A Mississippi Gran and a local court hearing of interest. Who said Shared parenting wasn't possible!

When Grandma Goes To Court

Lawyers should never ask a Mississippi grandma a question if they aren't prepared for the answer.

In a trial, a Southern small-town prosecuting attorney called his first witness, a grandmotherly, elderly woman to the stand. He approached her and asked, 'Mrs. Jones, do you know me?'

She responded, 'Why, yes, I do know you, Mr. Williams. I've known you since you were a boy, and frankly, you've been a big disappointment to me. You lie, you cheat on your wife, and you manipulate people and talk about them behind their backs. You think you're a big shot when you haven't the brains to realize you'll never amount to anything more than a two-bit paper pusher. Yes, I know you.'

The lawyer was stunned. Not knowing what else to do, he pointed across the room and asked, 'Mrs. Jones, do you know the defense attorney?'

She again replied, 'Why yes, I do. I've known Mr. Bradley since he was a youngster, too. He's lazy, bigoted, and he has a drinking problem. He can't build a normal relationship with anyone, and his law practice is one of the worst in the entire state. Not to mention he cheated on his wife with three different women. One of them was your wife. Yes, I know him.'

The defense attorney nearly died.

The judge asked both counselors to approach the bench and, in a very quiet voice, said, 'If either of you idiots asks her if she knows me, I'll send you both to the electric chair.'

What is done for you, let it be done, what you must do, be sure you do it, as the wise person does today that what the fool will do in three days - Buddha
I love that one - argues the point for NOT practising law in your home town for all the ruralites.
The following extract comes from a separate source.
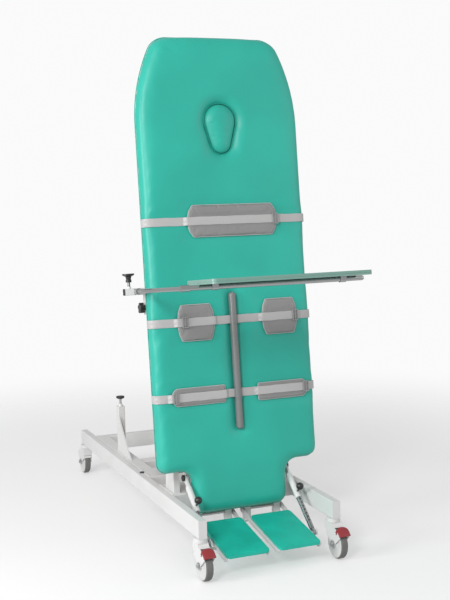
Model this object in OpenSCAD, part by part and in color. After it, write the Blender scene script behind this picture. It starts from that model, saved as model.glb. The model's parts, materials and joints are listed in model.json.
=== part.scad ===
/* [Tabletop] */
// Length of the cushion from its foot end to its head end
cushion_l = 2000; // [1900:10:2150]
// Width of the cushion at the shoulders
cushion_w = 728; // [700:2:780]
// Thickness of the cushion at its crown
cushion_t = 56; // [50:1:70]
// Width of the narrow part between the struts
foot_w = 420; // [390:2:424]
// Length of the narrow part
foot_l = 185; // [170:5:195]
// Height of the cushion's foot end over the floor, measured along the tabletop
foot_rise = 165; // [160:1:175]
// Thickness of the plywood board
board_t = 18; // [12:1:19]
// Distance of the board's edge inside the cushion's edge
board_inset = 14; // [10:1:20]
// Radius of the long taper at the head end
head_taper_r = 700; // [650:10:800]
// Length of the tapered head end
head_taper_l = 371; // [340:1:400]
// Radius of the two head corners
head_corner_r = 85; // [70:1:100]
// Radius of the lower shoulder corners
shoulder_r = 42; // [30:1:55]
// Radius of the hollow corners beside the narrow part
notch_r = 55; // [45:1:60]
// Radius of the corners at the foot end
foot_corner_r = 40; // [25:1:60]
// Lean of the upright tabletop from the vertical, in degrees
lean = 5.83; // [4:0.1:8]
// Distance of the tabletop's foot from the front of the base
table_y = 305.6; // [300:0.2:308]

/* [Face hole and plug] */
// Place of the face hole's upper circle, as a share of the cushion's length
face_share = 0.8215; // [0.81:0.0005:0.83]
// Radius of the upper circle
face_r = 70; // [60:1:75]
// Radius of the lower circle
face_low_r = 46; // [40:1:52]
// Distance between the two circles
face_l = 92; // [80:1:100]
// Gap between the plug and its hole
plug_gap = 1; // [0.6:0.1:2]
// Height of the plug over the cushion
plug_proud = 3; // [1:0.5:6]

/* [Straps, pads and divider] */
// Width of the webbing
strap_w = 35; // [30:1:40]
// Thickness of the webbing
strap_t = 1.8; // [1.4:0.1:2.2]
// Places of the three straps, as shares of the cushion's length
strap_shares = [0.611, 0.4025, 0.2475];
// Thickness of a pad
pad_t = 12; // [10:1:16]
// Width of the bar that parts the legs
divider_w = 28; // [24:1:32]
// Reach of the bar below the lowest strap
divider_below = 155; // [140:5:165]
// Reach of the bar above the middle strap
divider_above = 115; // [100:5:125]
// Height of the bar over the cushion
divider_proud = 18; // [15:1:22]
// Depth of the groove that it lies in
divider_groove = 8; // [6:1:12]

/* [Table frame] */
// Side of the square frame tubes
frame_tube = 40; // [38:1:42]
// Wall of the frame tubes
frame_wall = 2.5; // [2:0.5:4]
// Distance of the frame's side tubes from the middle
frame_u = 200; // [198:1:202]
// Lower end of the side tubes, along the tabletop
frame_v = 252; // [250:1:258]
// Distance of the side tubes' upper ends from the cushion's head end
frame_top_in = 95; // [80:5:120]
// Places of the cross tubes that carry the side rails, as shares of the cushion's length
outrigger_shares = [0.2975, 0.5435, 0.69];
// Width of the side rail
rail_h = 25; // [20:1:28]
// Thickness of the side rail
rail_t = 8; // [6:1:10]
// Distance of the side rail from the middle
rail_u = 330; // [328:1:332]
// Length of the side rail, as a share of the cushion's length
rail_l_share = 0.45; // [0.43:0.005:0.48]
// Lower end of the side rail, as a share of the cushion's length
rail_v_share = 0.2675; // [0.26:0.0005:0.27]

/* [Tilt] */
// Height at which the level tabletop's frame rests
level_z = 510; // [505:1:520]
// Distance of the tilt pivot behind the frame
pivot_drop = 45; // [43:1:50]
// Diameter of the tilt shaft
shaft_d = 38; // [34:1:42]
// Running clearance of every pivot, on the radius
run_gap = 0.05; // [0.02:0.01:0.1]
// Length of the lever that the actuator pulls
lever_r = 170; // [164:1:172]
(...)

When you are swimming down a creek and an eel bites your cheek, that's a Moray.
Perhaps also as good an argument for not practising a lot more than law in your home town. :)
I am wondering whether we should include some of the offbeat humour or knock downs we have witnessed in the Courts.

With Waddy saying "If Napoleon had won, I could easily divide the week in half".

(He was referring to Napoleon's intention of introducing a 10 day week into Europe)

The better one was being involved with a case where the Mother's solicitor asked a 'no no' question (never ask if the answer can jeapordise your case).

In very derisive manner asking the Report writer during Cross Examination.

"And what are your opinions on the Fathers proposals for shared equal time care?"

Only to get a very long response - that detailed how it would really work in this case and why it would be good for the child.

Of course having invited the views of the Family Report writer, he had little opportunity of shutting her up.

(The end result was a 45/55 time split which in hindsight has turned out to be very practical for the child.)